Déjà à l’époque, il fallait faire de l’audience, de la « page vue » et du commentaire, pour marquer son importance et son pouvoir. C’est un truc qui m’a toujours déplu, même si je n’ai jamais été le dernier à vouloir faire ma prostipute pour attirer le chaland. ^^
Je regardais de loin tous ces gens s’écharper sur des sujets importants et souvent très politiques, avec déjà en 2005 un Maître Eolas1 qui avait une aura assez dingue et une audience surprenante (mais à la hauteur de son esprit, je pense). Je me disais, en 2005 (avec deux ans de blogging au compteur donc), que dans ma petite pédéblogosphère parisienne, j’étais loin de tout cela et bien tranquille, mais évidemment la contagion a été complète et la pandémie a fini par nous rattraper.

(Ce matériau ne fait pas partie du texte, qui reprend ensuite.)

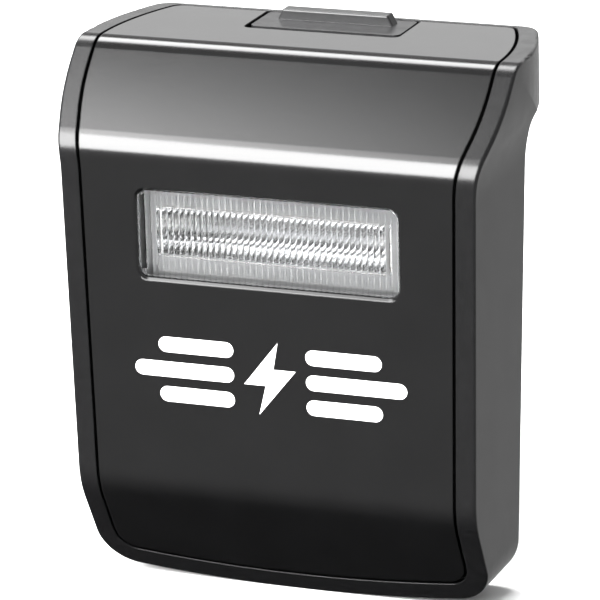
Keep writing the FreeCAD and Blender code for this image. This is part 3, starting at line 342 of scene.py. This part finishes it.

Il a suffit d’un sujet polémique et tout s’est enflammé. En l’occurrence, nous étions en plein mouvement de « relapse2 » et de « bareback » avec un rebond étonnant des écrits de Guillaume Dustan (et Érik Rémès, mais il faut avouer que l’auteur est beaucoup moins doué que le précédent) qui avaient été publiés quelques années auparavant.
Un pédéblogueur, dont je garde un souvenir plein de tendresse et de considération, avait témoigné de ses propres pratiques, pas pour les promouvoir, mais simplement pour témoigner, s’exprimer, et sortir du discours d’auto-flagellation et surtout des conseils hypocrites et béni-oui-oui que personne ne suivait (sucer avec capote notamment, qui était dans les diktats sans doute raisonnables scientifiquement à l’époque, mais dont on préférait ne pas parler vraiment pas car personne3 ne l’appliquait). S’en était suivi un déluge de commentaires, d’insultes et de harcèlement en tout genre, mais vraiment des trucs d’une violence inouïe pour l’époque. Evidemment ce n’est rien avec ce qui se passe aujourd’hui sur les réseaux sociaux, mais il y avait eu des menaces, de l’outing, des nuisances réelles et un bashing systématique de la part de gens très bien-pensants et qui rougiraient sans doute aujourd’hui si on pouvait leur rappeler leurs actes.
J’avais mis quelques jours à poster quelque chose, car j’étais d’abord resté mutique, et ne voulant vraiment pas attiser les choses. Mais à un moment, je ne pouvais pas ne pas m’exprimer moi aussi à ce sujet. C’était trop injuste !4 J’ai donc publié cet article Hue Dada ! (jeu de mot évident sur le barebacking), et cela m’a valu mon lot de commentaires, mais aussi d’injures, d’emails peu amènes et de dénonciations sur la place publique, mais beaucoup moins violent que pour Freaky.
Je n’ai pas eu souvent à m’exprimer ainsi, c’est arrivé une poignée de fois (notamment contre la follophobie ou la « bonne image » à la Pride), mais c’était toujours pour affirmer certaines luttes ou postures qui comptaient vraiment beaucoup pour moi. Ces sujets continuent d’ailleurs à émailler notre communauté en ligne quand on voit la polarisation des opinions à propos de la PrEP aujourd’hui ou du mariage du tous il y a quelques années.
En revanche, j’ai vraiment complètement lâché l’affaire sur les réseaux sociaux, il n’est pas question de nourrir les trolls ou de se battre contre des hordes de SJW5. Donc j’assume mon côté superficiel et hors du temps à propos des sujets d’intérêt de mes contemporains. J’écris tout cela sur un blog que peu de monde lit et lira, et sur bien trop de lignes pour que quiconque s’inflige une lecture pareille. ^^
Je suis en revanche pas mal des polémiques sur les réseaux avec le plus de distance possible, mais ce n’est pas facile. Je suis parfois atteint dans ces discours tellement opposés que les deux camps perdent tout sens commun selon moi. Donc j’essaie de rester vraiment le plus lymphatique, atone et veule possible. Je vous parle des petits oiseaux, je vous montre des couchers de soleil et je discute du dernier film. Bah c’est déjà ça.